Saímos pedalando de madrugada com uma vaga idéia da direção em que deveríamos seguir. Paramos em alguns postos para tentar encher os pneus e a cada possibilidade íamos perguntando por onde chegaríamos à rodovia que procurávamos. O pavimento dessa parte de Buenos Aires era péssimo, cheio de buracos e remendos. Andamos mais ou menos 25 km até começarmos a sair da cidade. O pai parou em um posto para encher os pneus e, pouco depois, o pneu traseiro estourou com um enorme rasgão. A solução foi colocar o pneu de reserva (emprestado pelo Jacson) e uma nova câmara. Ao encher o pneu, a válvula simplesmente caiu fora (quebrou), separando-se da câmara. Jacson emprestou outra câmara e, ao enchermos novamente, tudo parecia bem. Quando o pai resolveu terminar de encher em uma máquina de um posto de gasolina, a válvula estava estragada. Felizmente havia uma loja de consertos de bicicletas nas proximidades e o pai conseguiu resolver os problemas.

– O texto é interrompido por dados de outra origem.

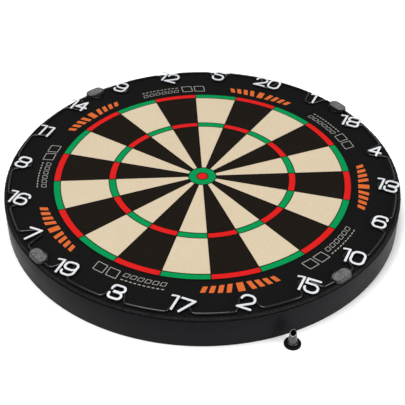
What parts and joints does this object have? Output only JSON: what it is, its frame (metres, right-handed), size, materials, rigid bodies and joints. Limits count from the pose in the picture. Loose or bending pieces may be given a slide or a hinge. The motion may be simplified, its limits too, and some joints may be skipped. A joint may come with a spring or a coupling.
{
  "type": "dartboard",
  "caption": "Round bristle dartboard in a black rim band, with a removable number ring on anchors and magnetic caps, and a loose spare anchor.",
  "frame": {"origin": "centre of the board's back face, on the surface that the board lies on", "axes": "+Z out of the playing face, +Y towards the 20, +X to the right of it, towards the 6"},
  "size_m": [0.451, 0.451, 0.0433],
  "materials": {
    "sisal": "printed sisal end grain, matt",
    "chipboard": "raw chipboard",
    "band_paint": "satin black paint on steel",
    "blade_steel": "dark coated steel",
    "wire_paint": "gloss black coated wire",
    "numeral_paint": "white paint on steel sheet",
    "flange_plastic": "gloss black moulded",
    "zinc_steel": "zinc plated",
    "cap_plastic": "grey, moulded, fine raised lines",
    "magnet_plate": "nickel plated"
  },
  "bodies": {
    "board": {"backboard": "chipboard", "hanging_nut": "zinc_steel", "sisal_core": "sisal", "rim_band": "band_paint", "band_seam_plate": "band_paint", "seam_rivets": "band_paint", "radial_blades": "blade_steel", "bull_blade": "blade_steel", "outer_bull_blade": "blade_steel", "treble_inner_blade": "blade_steel", "treble_outer_blade": "blade_steel", "double_inner_blade": "blade_steel", "double_outer_blade": "blade_steel"},
    "anchors": {"anchor_flange_1": "flange_plastic", "anchor_flange_2": "flange_plastic", "anchor_flange_3": "flange_plastic", "anchor_flange_4": "flange_plastic", "anchor_pin_1": "zinc_steel", "anchor_pin_2": "zinc_steel", "anchor_pin_3": "zinc_steel", "anchor_pin_4": "zinc_steel"},
    "number_ring": {"number_ring_wire": "wire_paint", "numeral_20": "numeral_paint", "numeral_1": "numeral_paint", "numeral_18": "numeral_paint", "numeral_4": "numeral_paint", "numeral_13": "numeral_paint", "numeral_6": "numeral_paint", "numeral_10": "numeral_paint", "numeral_15": "numeral_paint", "numeral_2": "numeral_paint", "numeral_17": "numeral_paint", "numeral_3": "numeral_paint", "numeral_19": "numeral_paint", "numeral_7": "numeral_paint", "numeral_16": "numeral_paint", "numeral_8": "numeral_paint", "numeral_11": "numeral_paint", "numeral_14": "numeral_paint", "numeral_9": "numeral_paint", "numeral_12": "numeral_paint", "numeral_5": "numeral_paint"},
    "spare_anchor": {"spare_flange": "flange_plastic", "spare_pin": "zinc_steel"},
    "cap_1": {"cap_1": "cap_plastic", "magnet_1": "magnet_plate"},
    "cap_2": {"cap_2": "cap_plastic", "magnet_2": "magnet_plate"},
    "cap_3": {"cap_3": "cap_plastic", "magnet_3": "magnet_plate"},
    "cap_4": {"cap_4": "cap_plastic", "magnet_4": "magnet_plate"}
  },
  "joints": [
    {"name": "anchors_pull", "type": "slide", "parent": "board", "child": "anchors", "axis": [0, 0, 1], "range_m": [0, 0.06]},
    {"name": "ring_turn", "type": "hinge", "parent": "anchors", "child": "number_ring", "pos_m": [0, 0, 0.0405], "axis": [0, 0, 1], "continuous": true},
    {"name": "cap_1_pull", "type": "slide", "parent": "number_ring", "child": "cap_1", "axis": [0, 0, 1], "range_m": [0, 0.02]},
    {"name": "cap_2_pull", "type": "slide", "parent": "number_ring", "child": "cap_2", "axis": [0, 0, 1], "range_m": [0, 0.02]},
    {"name": "cap_3_pull", "type": "slide", "parent": "number_ring", "child": "cap_3", "axis": [0, 0, 1], "range_m": [0, 0.02]},
    {"name": "cap_4_pull", "type": "slide", "parent": "number_ring", "child": "cap_4", "axis": [0, 0, 1], "range_m": [0, 0.02]},
    {"name": "spare_lift", "type": "slide", "parent": "board", "child": "spare_anchor", "axis": [0, 0, 1], "range_m": [0, 0.05]}
  ]
}
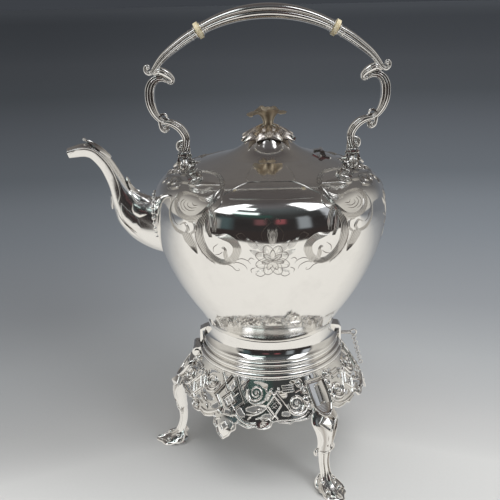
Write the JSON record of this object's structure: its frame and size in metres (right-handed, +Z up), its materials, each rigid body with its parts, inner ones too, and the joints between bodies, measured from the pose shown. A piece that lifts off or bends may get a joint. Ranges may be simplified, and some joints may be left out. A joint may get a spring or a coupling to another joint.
{
  "type": "spirit kettle on stand",
  "caption": "Silver kettle with spout, hinged domed lid and upright swing handle, tilting on a pierced stand on legs that holds a spirit burner.",
  "frame": {"origin": "in the middle of the whole length and width, on the floor the legs stand on; the kettle's vertical axis stands 33.7 mm along +X", "axes": "+Z up; -X points from the kettle's axis out along the spout; the handle swings about an axis along X"},
  "size_m": [0.2724, 0.2, 0.4036],
  "materials": {
    "silver": "polished silver plate, chased",
    "gilt": "worn gilding on cast metal",
    "ivory": "polished ivory-coloured insulating discs",
    "brass": "satin turned brass",
    "cotton": "braided cotton wick"
  },
  "bodies": {
    "stand": {"stand_ring": "silver", "apron": "silver", "leg_left": "silver", "leg_front_right": "silver", "leg_rear_right": "silver", "tilt_bracket": "silver", "tilt_pin": "silver", "burner_hoop": "silver", "burner_struts": "silver"},
    "kettle": {"kettle_body": "silver", "base_ring": "silver", "mouth_collar": "silver", "spout": "silver", "spout_flange": "silver", "lid_hinge_plate": "silver", "lid_hinge_pin": "silver", "handle_mount_left": "silver", "handle_mount_right": "silver", "handle_pin_left": "silver", "handle_pin_right": "silver", "tilt_lug": "silver", "lock_lug": "silver"},
    "lid": {"lid": "silver", "lid_bezel": "silver", "lid_hinge_knuckle": "silver", "finial_leaves": "gilt", "finial_flower": "gilt", "finial_stud": "gilt", "finial_nut": "silver"},
    "handle": {"handle_grip": "silver", "insulator_left": "ivory", "insulator_right": "ivory", "insulator_pins": "silver", "handle_arm_left": "silver", "handle_arm_right": "silver"},
    "lock_pin": {"lock_pin": "silver", "lock_chain": "silver"},
    "burner": {"burner_reservoir": "silver", "burner_collar": "brass", "wick_holder": "brass", "wick": "cotton"}
  },
  "joints": [
    {"name": "kettle_tilt", "type": "hinge", "parent": "stand", "child": "kettle", "pos_m": [-0.0349, 0, 0.101], "axis": [0, -1, 0], "range_deg": [0, 40]},
    {"name": "lid_hinge", "type": "hinge", "parent": "kettle", "child": "lid", "pos_m": [0.0787, 0, 0.28405], "axis": [0, 1, 0], "range_deg": [0, 75]},
    {"name": "handle_swing", "type": "hinge", "parent": "kettle", "child": "handle", "pos_m": [0.0337, 0, 0.28305], "axis": [1, 0, 0], "range_deg": [-90, 90]},
    {"name": "lock_pin_slide", "type": "slide", "parent": "stand", "child": "lock_pin", "axis": [1, 0, 0], "range_m": [0, 0.012]},
    {"name": "burner_lift", "type": "slide", "parent": "stand", "child": "burner", "axis": [0, 0, 1], "range_m": [0, 0.012]}
  ]
}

Pelo relato do diário percebe-se que nem tudo são boas lembranças nesse tipo de viagem, mas os maus bocados são facilmente esquecidos quando surgem as grandes paisagens. À procura delas começamos a deixar Buenos Aires, seguindo inicialmente por uma “autopista” onde o trânsito de bicicletas era proibido. Em uma praça de pedágio encontramos a tão temida (ao menos no Brasil) “La Policia” que nos tratou muito bem e nos indicou o caminho a seguir. Continuamos por uma via auxiliar e logo encontramos vento contrário e extremamente quente. Aproveitando uma sombra proporcionada por uma passarela de pedestres, medi a temperatura ao nível do chão: 50 graus Celsius, o limite de meu termômetro!!! Pouco depois medi novamente, desta vez enquanto pedalava: 40o C! Superando os nossos próprios limites, continuamos a pedalar rumo ao nosso próximo objetivo: conhecer a Basílica de Nossa Senhora de Luján e escapar do sol na sombra que, de um modo ou de outro, viria dos céus!